We don't know because we don't consider the data in this way.

What is that spike in 2007? If nothing else it is statistically unusual. But why?

What is the story behind the 247 crimes that were reported on this single day, June 1, 2007?

It doesn't look like there was a trending increase in reported crime.

Still, what accounts for the difference between the low of 78 crimes on April 20, 2007? Should we just chalk it up to summer tourism?

Is there nothing we can learn from this? Are there stories that might inform future generations?

My Initial Takeaways from City Camp

I posted this in a comment thread in GovLoop; copying here so it can be read without requiring a login:

My biggest takeaways:

It's essential to get a good mix of perspective. We had civil servants, vendors, journalists, non-profits, and citizens. It would not have been as successful if it was gov-to-gov, vendor-to-vendor, or even gov-to-vendor.

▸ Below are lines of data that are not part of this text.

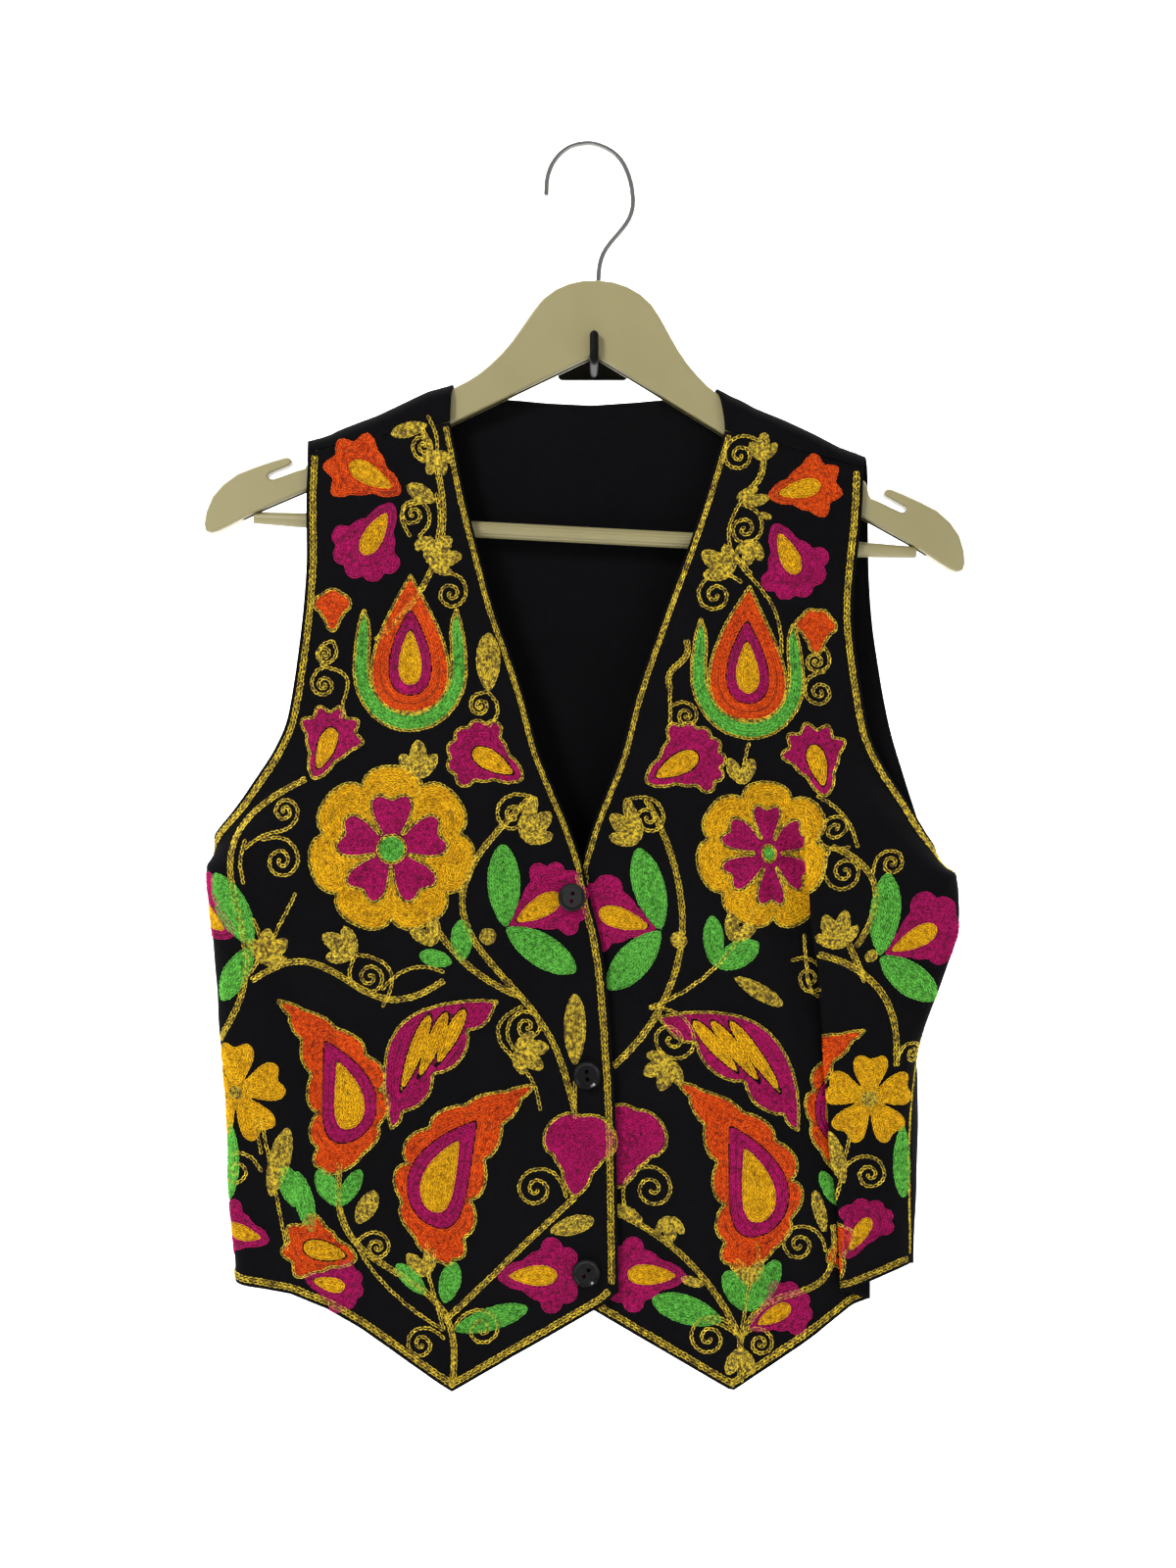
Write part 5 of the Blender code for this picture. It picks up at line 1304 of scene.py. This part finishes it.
LEFT_DESIGN = (
    *sprig((120, -60), 90, 15), curl((120, -50), 210, 10, 1),
    vine((120, -55), (110, -80), 0.2, rows=2), vine((115, -75), (140, -170), -0.1, -0.1),
    vine((105, -110), (120, -125)), leaf(GOLD, (120, -75), 210, 15),
    leaf(GOLD, (110, -85), 15, 17.5), curl((110, -85), 285, 10, -1),
    leaf(GOLD, (120, -90), 345, 10), *sprig((120, -105), 255, 15), *sprig((110, -125), 150, 20),
    curl((115, -130), 210, 11, 1), profile(ORANGE, (125, -80), 15, 45, 4, sharp=True),
    profile(MAGENTA, (130, -95), 300, 47.5),
    profile(ORANGE, (160, -170), 90, 27.5, 4, edged=True, drop=False),
    curl((165, -165), 240, 7, -1), curl((165, -180), 255, 9, 1), *tulip((120, -225), 95),
    vine((85, -165), (75, -195), 0, 0.1, rows=2), vine((75, -195), (75, -215)),
    curl((75, -205), 330, 7, -1), profile(MAGENTA, (60, -250), 30, 50, 7, edged=True),
    profile(MAGENTA, (165, -255), 105, 45, sharp=True, edged=True),
    Figure((rosette(YELLOW, (130, -290), 42.5, 7), rosette(MAGENTA, (130, -290), 30, 6, 0.3, 0.2),
            eye(GREEN, (130, -290), 5)), edged=(0, 1, 2)),
    vine((120, -225), (115, -245)), *sprig((115, -250), 90, 17.5, 2),
    vine((160, -255), (190, -285), 0.1), curl((185, -285), 135, 10, -1),
    vine((175, -285), (195, -340), 0.3, rows=2), curl((175, -285), 300, 11, 1),
    curl((200, -300), 30, 8, -1), *sprig((185, -340), 105, 20, 4),
    leaf(GOLD, (190, -340), 165, 20), vine((185, -330), (205, -360), rows=2),
    Figure((eye(GOLD, (205, -345), 4),)), vine((150, -335), (180, -365), -0.5, 0.1),
    curl((140, -350), 315, 10, -1), leaf(GOLD, (105, -360), 330, 32.5, 0.3),
    vine((175, -345), (230, -410), 0.2, rows=2),
    profile(MAGENTA, (210, -345), 30, 50, 4, leaves=2), curl((230, -405), 15, 7, -1),
    Figure((rosette(YELLOW, (215, -430), 27.5, 5, 0.3, 0.2), eye(GOLD, (215, -430), 5))),
    leaf(GREEN, (235, -445), 270, 45, 0.3), vine((205, -445), (195, -490)),
    leaf(GOLD, (200, -480), 105, 32.5, 0.3), curl((200, -470), 345, 10, -1),
    profile(MAGENTA, (200, -525), 60, 40), wing((135, -450), 140, 100, 1),
    curl((55, -380), 300, 14, -1), *sprig((65, -410), 225, 20, 4),
    paisley((105, -530), 110, 115, -0.2),
    profile(MAGENTA, (30, -485), 75, 50, 2, edged=True, drop=False), curl((35, -500), 45, 14, -1),
    *sprig((60, -500), 270, 15), vine((30, -500), (100, -570), 0.1, rows=2),
    leaf(GOLD, (45, -505), 150, 20), leaf(GOLD, (80, -540), 165, 15),
    profile(MAGENTA, (70, -535), 180, 50), leaf(GREEN, (90, -560), 165, 42.5),
    curl((100, -570), 180, 12, 1), vine((100, -570), (80, -560), -0.1),
    curl((100, -570), 345, 8, -1), *sprig((100, -575), 270, 17.5, 2),
    vine((100, -570), (100, -595), rows=2), leaf(GREEN, (105, -555), 120, 27.5, 0.5),
    leaf(GREEN, (105, -555), 60, 35), vine((105, -540), (100, -570)),
    vine((110, -515), (105, -540), 0.1), *sprig((105, -540), 90, 17.5, 2),
    vine((100, -570), (155, -505), -0.1, 0.1, rows=2), curl((150, -520), 165, 11, 1),
    leaf(GOLD, (150, -510), 105, 27.5, 0.3), profile(MAGENTA, (105, -565), 30, 40),
    profile(MAGENTA, (65, -335), 165, 52.5, 4, leaves=2), Figure((eye(GOLD, (75, -340), 5),)),
    vine((60, -260), (30, -415), 0.2, rows=2), leaf(GREEN, (95, -355), 90, 30),
    leaf(GREEN, (95, -355), 30, 30, 0.5), vine((120, -320), (55, -380), 0.1),
    *sprig((105, -340), 60, 17.5, 2), leaf(GOLD, (55, -285), 105, 27.5, 0.3),
    *sprig((55, -285), 135, 20), curl((50, -260), 315, 10, -1), paisley((160, -475), 60, 100, 0.2),
    leaf(GREEN, (160, -495), 60, 25, 0.5), leaf(GREEN, (160, -495), 120, 25),
    profile(ORANGE, (150, -525), 15, 57.5, 3, sharp=True, edged=True),
)


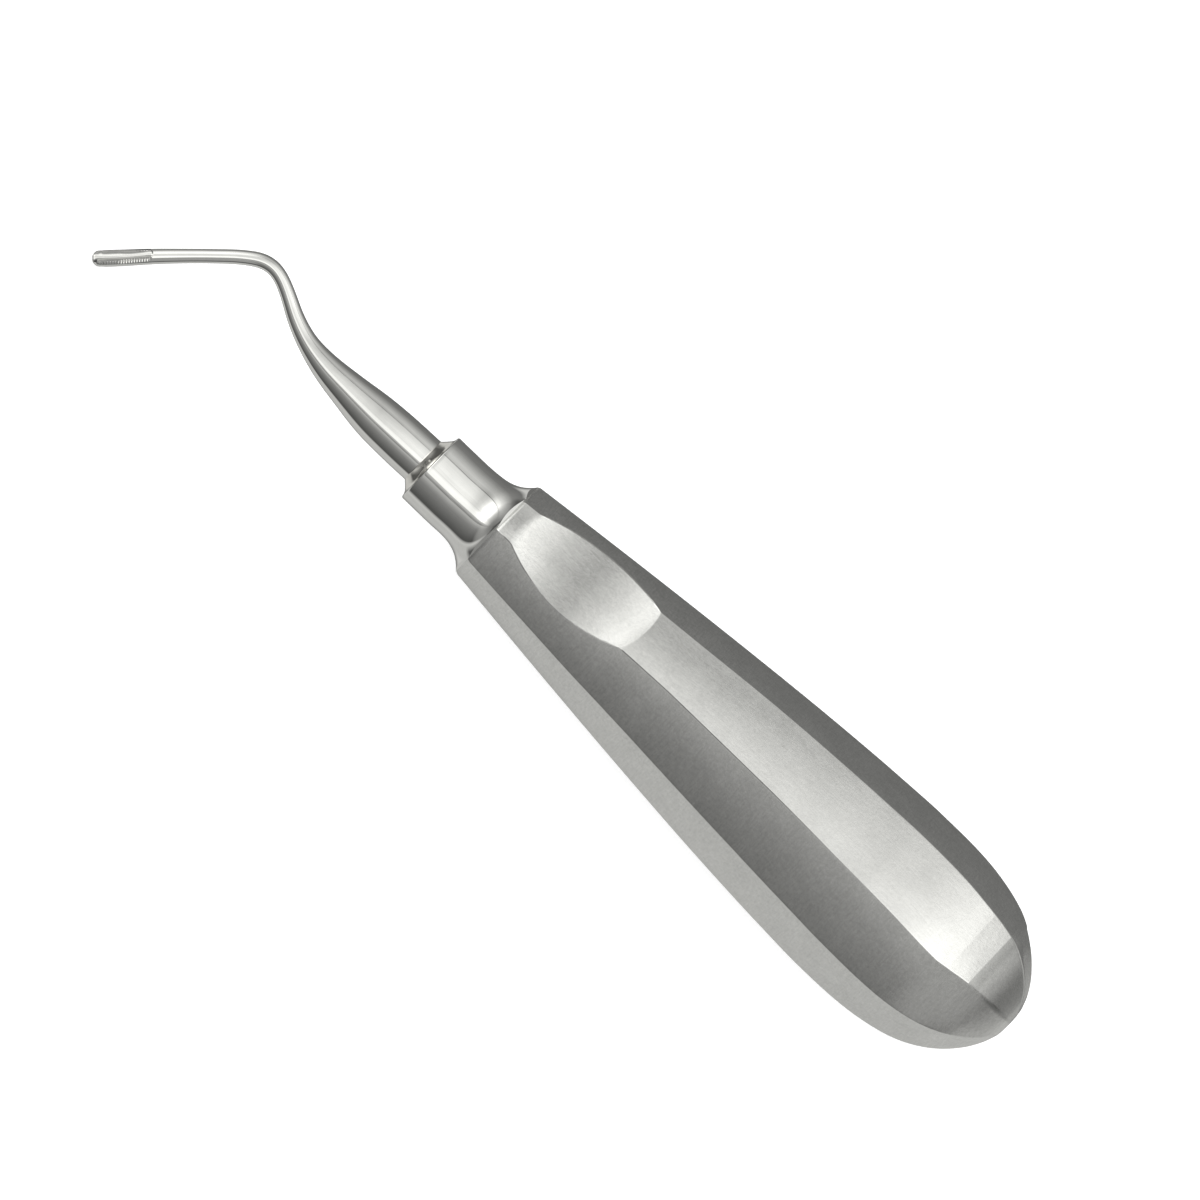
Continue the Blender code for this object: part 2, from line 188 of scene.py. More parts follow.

It's essential that the conversation not revolve entirely around tech and data. In 2010 we can assume that technology and data are involved. We're just scratching the surface on process. And the processes involved are not just about methods and means for collecting-publishing-visualizing data. Providing greater opportunities to get citizens' voices heard and to increase their engagement in civic duty is important.

There is a new and important role for journalism: tell the stories behind the tech and the data. However, journalists may not have the education and knowledge to do this well. Interpreting stats is hard. I am excited to see Global Integrity stepping up to start a "help desk" specifically to work this problem. I think there is a new "extreme programming" model that papers could adopt; or perhaps to put it in terms papers already understand: pair your journalists up with data-viz-stats people like you pair them up with photographers.

People want what City Camp provided. We are going to learn from it, refine it, and keep it going.

Don't wait for me or Jen to keep City Camp going. Anyone can do this anywhere at anytime. Copy what works. Adapt for your local perspective. Just do it.